Abstract
Introduction We compare the CNN model against a simple logistic
regression model to learn the benefits of simple models. For extracting
features, we use the tsfresh package. We find that logistic regression
detects five events compared to six by CNN on an untrained data. It also
takes lesser time to train compared to CNN. Method 1.Data selection and
pre-processing We have used seismic records from the G- network of the
Groningen area for detecting low magnitude earthquakes. It comprises 70
borehole stations, each containing 5 sensors; one is a surface
accelerometer and the other four are velocity sensors installed at 50m
depth intervals. We use data from 47 events recognized in the KNMI
catalog between October 1, 2017 and February 28, 2018. For training and
validating, we use the lowest depth velocity sensor at five stations
(G19, G23, G24, G29, G67) over the 5-months. For testing, we use a
separate four-hour dataset. 2.Feature extraction and analysis Tsfresh
lets us identify and extract relevant features using various statistical
computations like approximate entropy, skewness, variance, standard
deviation etc. It calculated 293 relevant features. We use univariate
selection and correlation analysis to find the best possible combination
and selected top 20 features. 3.Different models used We have compared
the performance of logistics regression and CNN models. The CNN model
consists of 3 convolutional layers, each followed by a max-pooling
layer.
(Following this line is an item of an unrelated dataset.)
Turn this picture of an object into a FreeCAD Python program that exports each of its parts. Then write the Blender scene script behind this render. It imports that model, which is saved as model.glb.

Then we flatten the output of last pooling-layer and pass it into
two fully connected layers followed by an output layer which determines
whether the input is signal or noise. For CNN, the Adam optimizer is
used with binary cross entropy as the loss function. Result Two events
were already picked in the KNMI catalogue ( at 00:12:28 and at
00:57:46.) of M1.9 and M2.2 for the test data. Table 1 shows the list of
operations from which we calculate the top 20 features. Table 2 shows
the number of correct predictions, training time, and the time-stamps of
uncatalogued events detected for both models. Both models were able to
detect the events listed in the catalogue in addition to other
uncatalogued events. Conclusion Simple models are easier to understand,
debug, train and interpret than the complex black box models. A detailed
study on diverse data is needed to improve our understanding.